Which makes it completely appropriate.

Through the end of November, Gorey also has an accompanying exhibition titled "Dramatis Artifacti," the span of which establishes him as something approaching a Gothic Renaissance man. In the half-century of his career, Gorey certainly has not been idle. His own books--with their signature men in fur coats and handlebar mustaches, round-faced beady-eyed children and severe women in buns, all stoically contemplating something quite dreadful, and often dead, in rooms with busy wallpaper--give new meaning to the term "body of work."

There are tales written under anagrammatical pseudonyms--Awdrey-Gore, Ogdred Weary--some commercially published, others by his own Fantod Press. Alphabets are a recurring theme, including one devoted to the Figbash, his own mythical, slightly ominous creature. A list of available works from Gotham Book Mart in New York, Gorey's unofficial archivists, runs four crowded pages with offerings such as "The Utter Zoo," "The Fraught Settee," "The Just Dessert." (Just for the record, a first edition of an early work, such as "The Unstrung Harp" or "The Fatal Lozenge," goes for almost $400.)
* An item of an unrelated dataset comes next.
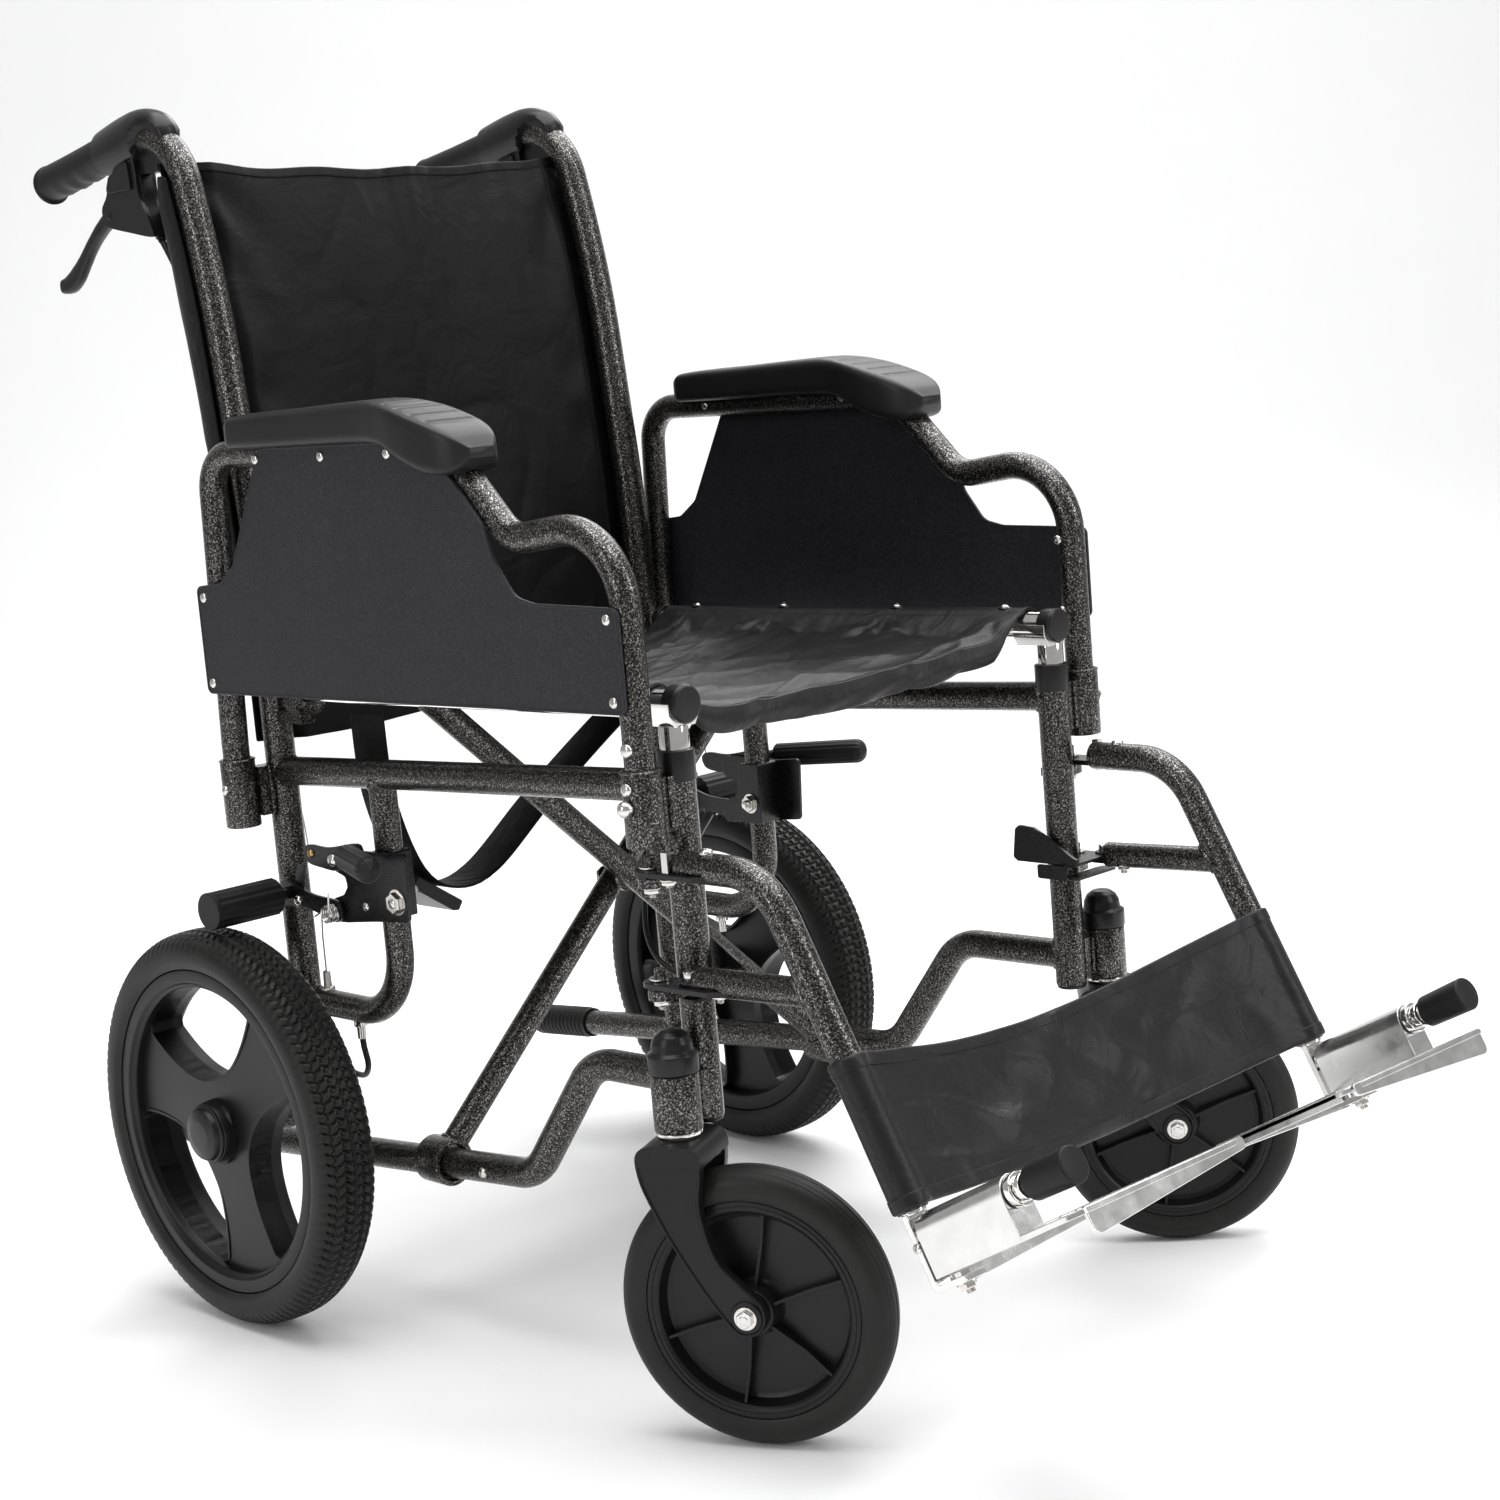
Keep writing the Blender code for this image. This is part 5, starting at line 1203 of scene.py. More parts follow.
    # hinge rod, ring and rubber end
    o = hpt(s, X_HANGER, 0.0155, 0)
    g = Geo()
    lathe(g, o, FWD, rp([(0.0023, 0.0), (0.0023, 0.0060), (0.0915, 0.0060), (0.0915, 0.0112), (0.0970, 0.0112), (0.0970, 0.0060),
                         (0.1100, 0.0060), (0.1100, 0.0)], 0.0006, 3, closed=False), 40, closed=False)
    lathe(g, o, FWD, rp([(0.0985, 0.0058), (0.0985, 0.0092), (0.1035, 0.0092), (0.1035, 0.0058)], 0.0008, 3), 40)
    piece(f"hinge_rod_bar_{n}", g, "chrome", "hinge_rod_" + n, (f"hinge_rod_{n}",))
    g = Geo()
    lathe(g, o, FWD, rp([(0.1080, 0.0), (0.1080, 0.0116), (0.1460, 0.0124), (0.1470, 0.0)], [0, 0.001, 0.0016, 0], 4, closed=False), 40, closed=False)
    piece(f"hinge_rod_cap_{n}", g, "rubber", "hinge_rod_" + n)

    # footplate: cast block on the rod and a thin plate with a folded edge
    g = Geo()
    cx = X_HANGER
    barrel = [(cx + 0.0122 * math.cos(math.radians(a)), 0.0155 - 0.0122 * math.sin(math.radians(a))) for a in range(0, 181, 12)] + \
             [(cx - 0.0122, 0.0455), (cx + 0.0122, 0.0455)]
    barrel = barrel[:16] + rp([barrel[15], (cx - 0.0122, 0.0455), (cx + 0.0122, 0.0455), barrel[0]], [0, 0.001, 0.001, 0], 3, closed=False)[1:-1]
    prism(g, [hpt(s, x, a, 0.0062) for x, a in barrel], FWD * 0.0840)
    plate = rp([(cx + 0.0120, 0.0062), (0.0640, 0.0062), (0.0600, 0.0100), (0.0600, 0.1400), (cx + 0.0040, 0.1400), (cx + 0.0120, 0.1320)],
               [0.001, 0.003, 0.003, 0.014, 0.008, 0.006], 6)
    prism(g, [hpt(s, x, 0.0414, f) for x, f in plate], DOWN * 0.0038)
    # lips: thickened edges underneath and shallow grip ridges on top
    for x0, x1, f0, f1 in ((0.0600, 0.0635, 0.012, 0.128),):
        prism(g, [hpt(s, x, 0.0408, f) for x, f in ((x0, f0), (x1, f0), (x1, f1), (x0, f1))], DOWN * 0.0080)
    for f0, dp in ((0.1366, 0.0600), (0.0064, 0.0560)):
        prism(g, [hpt(s, x, a, f0) for x, a in rp([(cx + 0.0015, 0.0408), (0.0640, 0.0408), (0.0640, 0.0490), (cx + 0.0015, dp)], [0.0006, 0.003, 0.004, 0.006], 4)],
              FWD * 0.0032)
    for k in range(8):
        f0 = 0.022 + 0.0145 * k
        lo, hi = 0.078, (cx - 0.022 if f0 < 0.092 else cx - 0.006)
        prism(g, [hpt(s, x, 0.0408, f) for x, f in ((lo, f0), (hi, f0), (hi, f0 + 0.0022), (lo, f0 + 0.0022))], DOWN * 0.0012)
    piece(f"footplate_casting_{n}", g, "alu", "footplate_" + n, (f"footplate_{n}",), 0.0006, 34)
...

But there are more bodies in this library: Gorey has illustrated works for authors as disparate as Samuel Beckett, Muriel Spark, T.S. Eliot and Virginia Woolf. He has done posters for the New York Opera and the New York Ballet; his New York Ballet shopping bag was the hot carryall for several years. He designed the Tony-winning costumes for the 1977 Broadway hit "Dracula" as well as the enduring opening sequence for PBS' "Mystery!" More recently, he adorned the cover of the New York Review of Books for its 35th anniversary.
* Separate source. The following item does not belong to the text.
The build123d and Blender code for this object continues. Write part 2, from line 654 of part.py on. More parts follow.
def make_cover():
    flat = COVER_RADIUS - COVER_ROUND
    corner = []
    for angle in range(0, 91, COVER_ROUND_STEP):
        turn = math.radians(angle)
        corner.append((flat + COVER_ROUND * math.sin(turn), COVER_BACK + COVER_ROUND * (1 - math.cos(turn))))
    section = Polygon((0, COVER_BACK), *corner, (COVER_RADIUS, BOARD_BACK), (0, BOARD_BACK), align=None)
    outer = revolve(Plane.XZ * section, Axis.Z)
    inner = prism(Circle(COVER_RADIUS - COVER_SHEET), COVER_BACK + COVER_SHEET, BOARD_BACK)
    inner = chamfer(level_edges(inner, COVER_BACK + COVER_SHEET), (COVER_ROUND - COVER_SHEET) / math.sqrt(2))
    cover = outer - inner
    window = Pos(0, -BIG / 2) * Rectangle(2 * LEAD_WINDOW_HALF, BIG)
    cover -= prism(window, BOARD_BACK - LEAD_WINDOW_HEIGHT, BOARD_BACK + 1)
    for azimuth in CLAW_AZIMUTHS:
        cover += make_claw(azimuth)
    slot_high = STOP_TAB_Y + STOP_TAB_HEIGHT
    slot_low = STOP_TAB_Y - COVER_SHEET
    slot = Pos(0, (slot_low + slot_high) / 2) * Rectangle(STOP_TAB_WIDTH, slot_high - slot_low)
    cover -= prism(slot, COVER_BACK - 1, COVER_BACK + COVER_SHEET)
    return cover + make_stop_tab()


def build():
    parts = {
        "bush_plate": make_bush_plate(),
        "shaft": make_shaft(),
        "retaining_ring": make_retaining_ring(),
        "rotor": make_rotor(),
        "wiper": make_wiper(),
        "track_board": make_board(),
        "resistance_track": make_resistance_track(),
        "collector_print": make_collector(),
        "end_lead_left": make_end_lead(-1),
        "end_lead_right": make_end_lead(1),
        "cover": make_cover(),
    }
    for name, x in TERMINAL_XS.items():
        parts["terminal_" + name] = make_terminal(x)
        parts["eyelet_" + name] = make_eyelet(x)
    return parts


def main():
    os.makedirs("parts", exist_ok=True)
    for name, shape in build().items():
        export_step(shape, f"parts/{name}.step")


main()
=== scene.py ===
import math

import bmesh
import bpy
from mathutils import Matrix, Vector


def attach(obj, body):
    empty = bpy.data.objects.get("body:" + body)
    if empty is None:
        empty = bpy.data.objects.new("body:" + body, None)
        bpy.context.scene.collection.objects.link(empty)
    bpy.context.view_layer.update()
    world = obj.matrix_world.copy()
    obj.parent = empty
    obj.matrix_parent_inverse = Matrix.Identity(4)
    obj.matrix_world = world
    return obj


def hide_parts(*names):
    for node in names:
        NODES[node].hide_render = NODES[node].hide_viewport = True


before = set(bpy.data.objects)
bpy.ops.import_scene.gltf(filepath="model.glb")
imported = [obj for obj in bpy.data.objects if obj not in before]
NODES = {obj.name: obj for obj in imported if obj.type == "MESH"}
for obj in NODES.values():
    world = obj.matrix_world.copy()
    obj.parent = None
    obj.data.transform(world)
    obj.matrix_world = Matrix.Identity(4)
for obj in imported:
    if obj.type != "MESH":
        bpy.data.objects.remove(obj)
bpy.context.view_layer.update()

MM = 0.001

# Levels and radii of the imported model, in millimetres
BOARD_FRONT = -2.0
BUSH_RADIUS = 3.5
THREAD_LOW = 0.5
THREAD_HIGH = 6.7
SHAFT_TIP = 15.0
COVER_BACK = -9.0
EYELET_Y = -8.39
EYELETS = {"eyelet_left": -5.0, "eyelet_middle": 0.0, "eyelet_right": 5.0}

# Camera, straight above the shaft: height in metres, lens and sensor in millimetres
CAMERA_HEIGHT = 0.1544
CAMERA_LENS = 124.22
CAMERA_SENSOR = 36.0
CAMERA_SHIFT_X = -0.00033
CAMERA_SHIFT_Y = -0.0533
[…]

Much of this, as well as a homemade beanbag Figbash or two, is included in the exhibition. The folks at Storyopolis had fantasized for years about a Goreyfest, and finally put it together with the help of Carol Verberg, who has produced many of Gorey's live "entertainments."
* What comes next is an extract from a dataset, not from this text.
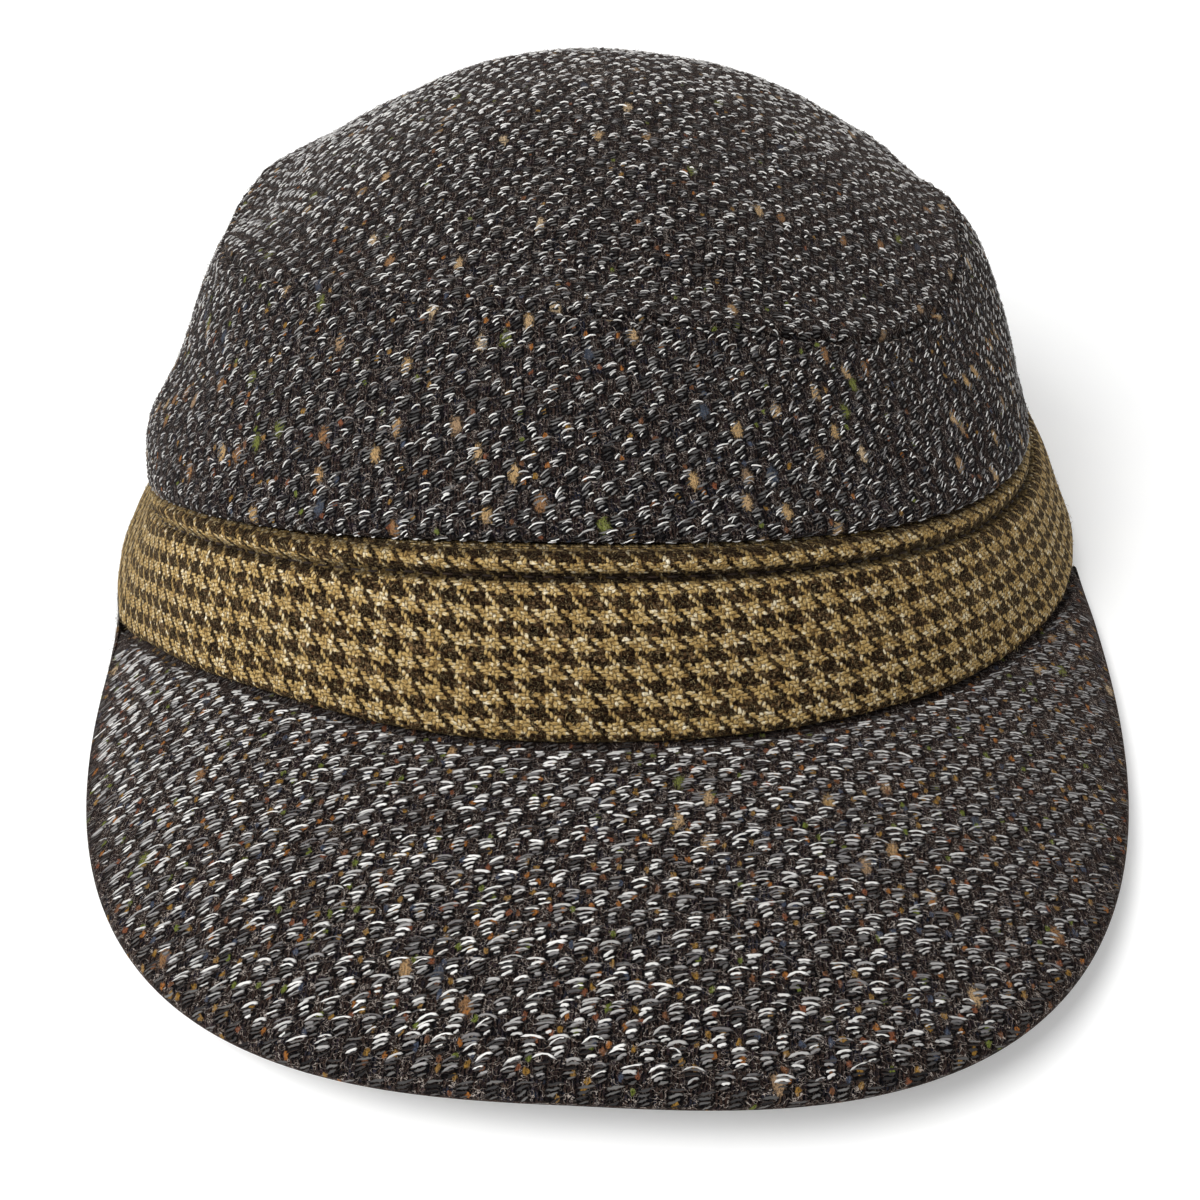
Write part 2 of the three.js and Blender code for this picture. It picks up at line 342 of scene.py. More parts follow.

Regrettably, nothing could lure the 73-year-old famously reclusive author and director from East Coast to West.

"Oh, I never go anywhere," he says, and he doesn't. Since moving from New York to Cape Cod--"10 years, was it 10 years ago? Oh well, something like that"--he hasn't ventured very far, just to local eateries and theaters. "I might miss something on the tube," he offers as one explanation. "Who would take care of the cats?" is another.

So visiting L.A. was out. "Oh who knows?" he says. "I might love it, and then where would I be?"

But he's sending his troupe, a group of Cape Cod actors, many of whom have worked with Gorey on his "entertainments" and plays staged at various Cape Cod venues for the last 10 years.

"They're very excited," he says. "They think they're going to be discovered or something. And who knows? Maybe they will."

Like much of Gorey's work, "English Soup" seems to defy description. "Bits and pieces," he says. "Things that I've written, oh dear, some music, some puppets."